Funny that way. Stick a 30% off sign in a retail store and it attracts buyers
immediately. Stick a 30% off sign on Wall Street and everyone avoids the place
like the plague. Human nature never changes, does it? We simply need to be
aware of our own faults in terms of emotional human decision making and try
to "rewire" our actions and reactions.

As you can see in looking at the absolute dollar numbers, foreign purchases
of US equities in terms of dollars is very small. It's the fixed income markets
where the big foreign money is invested. And to us, this is very meaningful
in that, as we have said, the big issue looking ahead is how the US government
and greater economy funds itself. Who provides the funds and at what cost?
Critical questions.
Final chart, we promise. Total foreign flows of capital into US financial
markets over the last two-plus decades. There have been very few instances
of monthly net selling by the foreign community of US financial assets. July
just happened to be one of those months. Not good for a greater economy that
we believe faces intermediate term funding "challenges", to be tactful. But
as we've said looking at individual asset classes, this is not a one-month
one-off experience. The declining trend in foreign purchasing of US financial
assets has been happening for a year now, completely coinciding with the deteriorating
credit market fundamentals in the US. The chart is clear on this statement.
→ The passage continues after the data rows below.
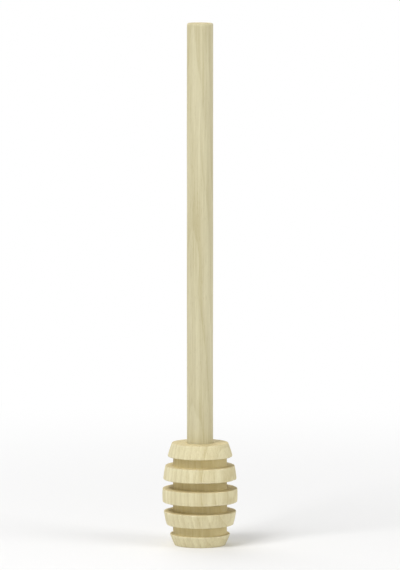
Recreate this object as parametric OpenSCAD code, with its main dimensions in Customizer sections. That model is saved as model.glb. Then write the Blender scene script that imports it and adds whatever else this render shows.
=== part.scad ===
// Honey dipper: a ribbed, lathe-turned head glued onto a plain dowel handle.
// It stands head down. The origin is the centre of the head's flat tip, and +Z runs up the handle.

/* [Head] */
// Number of ribs
rib_count = 5; // [4:1:7]
// Thickness of one rib along the axis
rib_thickness = 4.2; // [3.4:0.1:5]
// Thickness of the rib at the tip, which is trimmed shorter than the others
tip_rib_thickness = 3.5; // [2.8:0.1:5]
// Width of one groove between two ribs
groove_width = 2.8; // [2:0.05:3.5]
// Diameter of the core, down to which every groove is cut
core_d = 16.5; // [15:0.1:17]
// Diameter of the head at its widest
belly_d = 23; // [21:0.5:27]
// Diameter of the flat tip
tip_d = 15.6; // [14:0.1:17]
// Diameter of the shoulder, where the handle leaves the head
shoulder_d = 17.3; // [15:0.1:18.5]
// Width of the broken edge on each rib
rib_edge = 0.3; // [0.1:0.1:0.6]

/* [Handle] */
// Diameter of the dowel
handle_d = 8; // [6:0.5:9]
// Length of the dowel that shows above the head
handle_reach = 128.5; // [90:0.5:200]
// Width of the broken edge on both ends of the dowel
handle_edge = 0.5; // [0.2:0.1:0.8]

/* [Glued joint] */
// Solid wood left between the drilled socket and the tip
tip_wall = 12; // [9:0.5:14]
// Slope of the hollow that the drill's point leaves, in degrees
drill_slope = 31; // [20:1:40]
// Room for glue round the dowel at the socket's mouth, and under its end
glue_gap = 0.1; // [0.05:0.05:0.2]
// Depth below the shoulder at which the glue stops
glue_depth = 0.8; // [0.6:0.1:1.5]
// Wood sanded off the dowel's radius at its glued end, tapering to none at the socket's mouth
taper = 0.3; // [0.1:0.05:0.5]

/* [Hidden] */

// Sides of a full turn, and straight steps along one rim
round_sides = 128;
rim_steps = 4;
// How far a cutting shape runs past the face that it opens
overshoot = 1;

rib_pitch = rib_thickness + groove_width;
tip_trim = rib_thickness - tip_rib_thickness;
head_len = rib_count * rib_pitch - groove_width - tip_trim;
core_r = core_d / 2;
handle_r = handle_d / 2;
handle_top = head_len + handle_reach;
tenon_r = handle_r - taper;
socket_r = handle_r + glue_gap;
drill_point = socket_r * tan(drill_slope);
// The dowel is driven in until only glue is left between the rim of its end and the drill's hollow
handle_start = tip_wall + (tenon_r - handle_edge) * tan(drill_slope) + glue_gap;

// Radius of an arc that falls by drop over a run along the axis, and is level where it starts
function arc_r(run, drop) = (run * run + drop * drop) / (2 * drop);

// Radius of the barrel at height z: two arcs that meet, level, halfway up the head
function barrel_r(z) =
    let(run = head_len / 2,
        end_d = z < run ? tip_d : shoulder_d,
        r = arc_r(run, (belly_d - end_d) / 2))
    belly_d / 2 - r + sqrt(r * r - (z - run) * (z - run));

// Heights of the two faces of rib i, counted up from the tip
function rib_low(i) = i == 0 ? 0 : i * rib_pitch - tip_trim;
function rib_high(i) = (i + 1) * rib_pitch - groove_width - tip_trim;

// Outline of rib i, from its lower face to its upper one, with both edges broken
function rib_outline(i) =
    let(low = rib_low(i),
        high = rib_high(i),
        run = high - low - 2 * rib_edge)
    [
        [barrel_r(low + rib_edge) - rib_edge, low],
        for (s = [0:rim_steps])
            let(z = low + rib_edge + run * s / rim_steps)
            [barrel_r(z), z],
        [barrel_r(high - rib_edge) - rib_edge, high]
    ];

// The two corners on the floor of the groove above rib i
function floor_outline(i) = [[core_r, rib_high(i)], [core_r, rib_low(i + 1)]];

function head_outline() = [
    [0, 0],
    for (i = [0:rib_count - 1]) each concat(
        rib_outline(i),
        i < rib_count - 1 ? floor_outline(i) : []
    ),
    [0, head_len]
];

// The drilled hole up to height top, with the drill's point at its bottom
module socket(top) {
    translate([0, 0, tip_wall])
        cylinder(h = drill_point, r1 = 0, r2 = socket_r, $fn = round_sides);
    translate([0, 0, tip_wall + drill_point])
        cylinder(h = top - tip_wall - drill_point, r = socket_r, $fn = round_sides);
}

module head() {
    color([0.87, 0.82, 0.63])
        difference() {
            rotate_extrude($fn = round_sides) polygon(head_outline());
            socket(head_len + overshoot);
        }
}

// Half the dowel's section: a tapered tenon in the socket, then a straight rod, with both ends broken
function handle_outline() = [
    [0, handle_start],
    [tenon_r - handle_edge, handle_start],
    [tenon_r, handle_start + handle_edge],
    [handle_r, head_len],
    [handle_r, handle_top - handle_edge],
    [handle_r - handle_edge, handle_top],
    [0, handle_top]
];

module handle() {
    color([0.84, 0.79, 0.61])
        rotate_extrude($fn = round_sides) polygon(handle_outline());
}

// Set glue: it fills what the dowel leaves free in the socket, and doesn't show at the mouth
module glue_line() {
    color([0.80, 0.68, 0.42])
        difference() {
            socket(head_len - glue_depth);
            handle();
        }
}

head();
handle();
glue_line();
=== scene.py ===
import math

import bpy
import numpy as np
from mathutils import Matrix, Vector


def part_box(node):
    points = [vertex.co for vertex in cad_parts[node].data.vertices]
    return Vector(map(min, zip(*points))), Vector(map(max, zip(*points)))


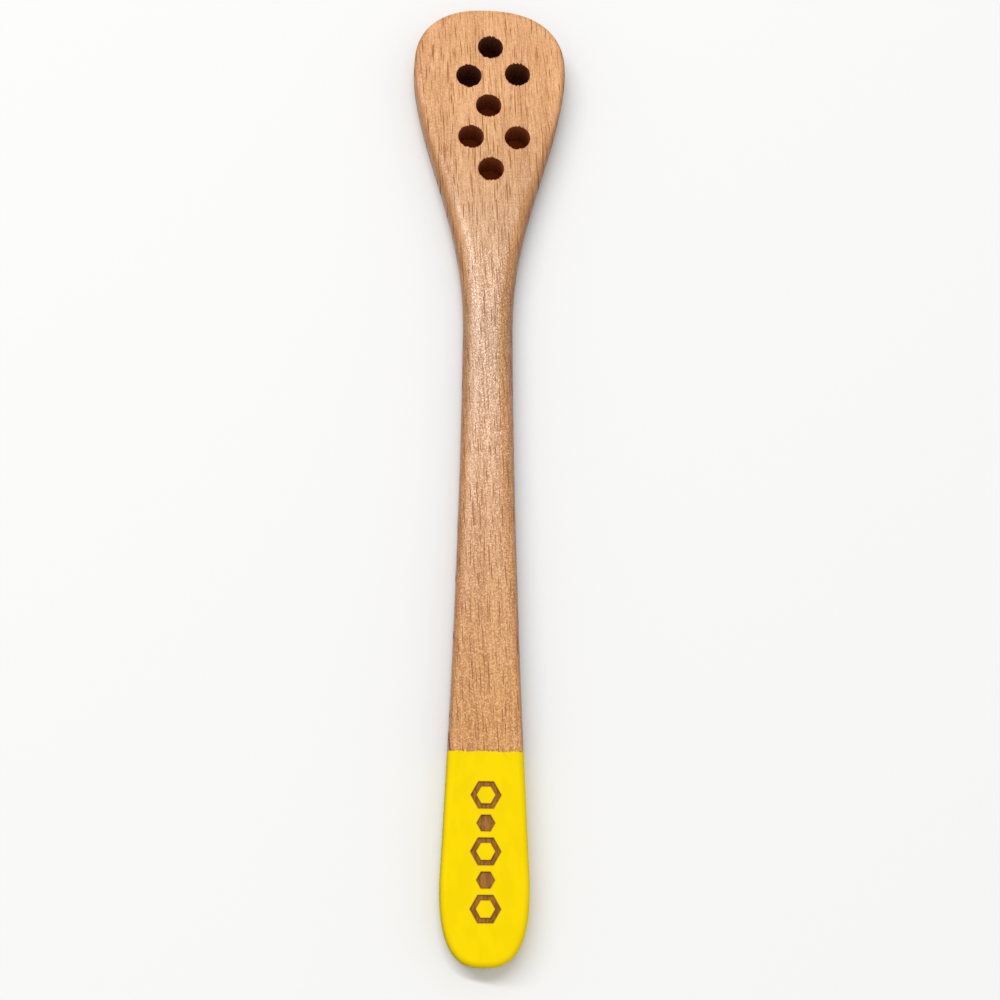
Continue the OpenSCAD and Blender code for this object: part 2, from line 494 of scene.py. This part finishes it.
def make_coat(material):
    """The coat of paint: an outer and an inner skin round the handle's end, joined along the paint's edge
    and round each window over a burnt cell, with a little plate left inside each open cell."""
    shell = Shell()
    distances = outline()[2]
    painted = np.flatnonzero(distances >= PAINT_AT - SAME)
    windows = []
    for place, width, inner in cell_places():
        windows.append(paint_window(shell, place, width, SCORCH_RIM))
        if inner:
            for plate in paint_window(shell, place, inner, -SCORCH_RIM):
                shell.fill([plate])
    edges = []
    for skin, shrink in enumerate((0.0, PAINT_T)):
        rings = edge_rings(np.full(len(distances), shrink))[:, painted]
        shell.band(rings, closed=False)
        front_line = between(rings[-1, -1], rings[-1, 0])
        back_line = between(rings[0, 0], rings[0, -1])
        shell.fill([np.concatenate([rings[-1], front_line])] + [window[skin] for window in windows])
        shell.fill([np.concatenate([rings[0][::-1], back_line])])
        edges.append(np.concatenate([front_line, rings[::-1, 0], back_line, rings[:, -1]]))
    shell.band(edges)
    shell.points = [ragged(patch) for patch in shell.points]
    return shell.piece("paint", material)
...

Does this show us what the foreign community is thinking? How could it be otherwise?

As a quick comment on historical perspective, we know the nominal dollar decline
in the twelve month moving average of foreign purchases total US financial
assets is meaningful. As of July, the 12 month MA has declined close to $50
B from June of 2007. In percentage terms it's a 46% decline. In the wake of
the Asian currency crisis, we saw a 51% top to bottom drop in this 12 month
MA. So is the world coming to an end here and are we in uncharted waters? Not
yet. What we believe is most meaningful right now is the powerful issue of
change at the margin. At the exact time macro US funding needs are increasing,
one of the largest buyers/holders of US financial assets is changing their
behavior at the margin. This is what we need to stay on top of, monitor monthly,
and anticipate financial market and real economic outcomes based on this change.
There you have it, a very important foreign financial consumer confidence
survey if we've ever seen one. Maybe one of the most important confidence surveys
we can think of at the moment for a US financial sector and general economy
increasingly in need of capital. In summation, we believe the foreign community
faces the following decision points over the near term. As has been the case
for many a moon now, foreign investment in US financial assets must contend
with interest rate risk and currency exchange rate risk. Nothing new to see
here. But what is changing is the very important need of the US government
to expand its balance sheet very meaningfully. You already know our thoughts
on this. Third, the US and really the globe is heading into a consumer led
recession that at this point, as we see it, is unavoidable. Key questions for
now being duration and depth. Will BRIC country and OPEC capital reserves (the
key foreign buyers of UST's over the last two years) be needed on their respective
home fronts to help shore up/stimulate their own economies? If so, that's competition
for a US government in need of increased funding. Lastly, there is a new monkey
wrench that has been recently thrown into the total equation. The foreign community
has been treated to the new wrinkle that US authorities are now willing to "change
the rules" without any prior notice. Again, at the margin this creates investment
uncertainty. How are foreign entities to feel comfort in providing capital
to the US financial sector when equity and preferred asset values can be essentially
wiped out on a Sunday afternoon? It's no wonder the global sovereign wealth
funds have been on a buyers strike.
As a quick counterpoint to what we see as enhanced risk to foreign capital
committing to US assets at the moment, be sure to keep your eye on many of
the major European financial institutions. In terms of the raw numbers, leverage
ratios for many of Europe's largest financial behemoths make former US investment
bank outfits look like choirboys and girls. IF the European financial sector
encounters meaningful credit issues ahead, as have their financial sector brethren
in the US, we could indeed see Treasuries continue to be the safety trade of
choice. A confusing time with a lot of moving parts globally as really global
credit cycle reconciliation plays out? You better believe it.
Point blank, the US cannot afford to lose the confidence of the foreign investment
and central banking communities in US financial asset markets. Now more than
at any other time in recent memory, the US financial sector and real economy
need access to relatively inexpensive foreign capital. We would just remind
you of one truism we have repeated in these pages for years. Liquidity/Capital
is a coward. There's always too much around when it's least needed and it's
never there when needed most. One has to look no further than the US residential
mortgage markets to be reminded of the importance of this comment. But unfortunately
and quite inconvenient for US financial and real asset markets is the fact
that as humans, we're "wired" incorrectly. In times of stress the fight or
flight mechanism takes over. You can blame the cave men and women for that
one. Hey, they don't have any capital, do they? Just checking.